Determinants of Response and Resistance to DNA-Damaging Radiation Plus Immunotherapy Combinations in Triple Negative Breast Cancer
UNC Breast SPORE Research Project 2
Combining immune checkpoint inhibition with chemotherapy has transformed outcomes for patients with early stage triple negative breast cancer (TNBC).
However, treatment resistance and treatment-related toxicities persist as dual challenges that must be overcome with new strategies to guide personalized chemo-immunotherapy combinations.
We are investigating the role of DNA damage-induced necroptosis (inflammatory cell death) as a determinant of response to radiation therapy plus anti-PD1 (aPD1) immune checkpoint inhibitor combination therapy.

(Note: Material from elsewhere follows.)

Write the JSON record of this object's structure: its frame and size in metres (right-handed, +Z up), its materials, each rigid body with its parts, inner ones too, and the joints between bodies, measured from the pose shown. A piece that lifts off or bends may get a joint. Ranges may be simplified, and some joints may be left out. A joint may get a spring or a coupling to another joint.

We use TNBC genetically engineered mouse models and correlative biomarker analyses of pre/post-treatment primary tumor, metastatic lymph node, and blood specimens from an ongoing clinical trial of preoperative aPD1 therapy, with or without radiation therapy, in early-stage TNBC with lymph node metastasis.

Project Aims
Aim 1
Assess necroptosis as a predictive biomarker of response to radiation therapy/aPD1 combination therapy in triple negative breast cancer.
Aim 2
Evaluate therapeutic neoantigen vaccination as a strategy to overcome ion therapy/aPD1 resistance induced by necroptosis deficiency.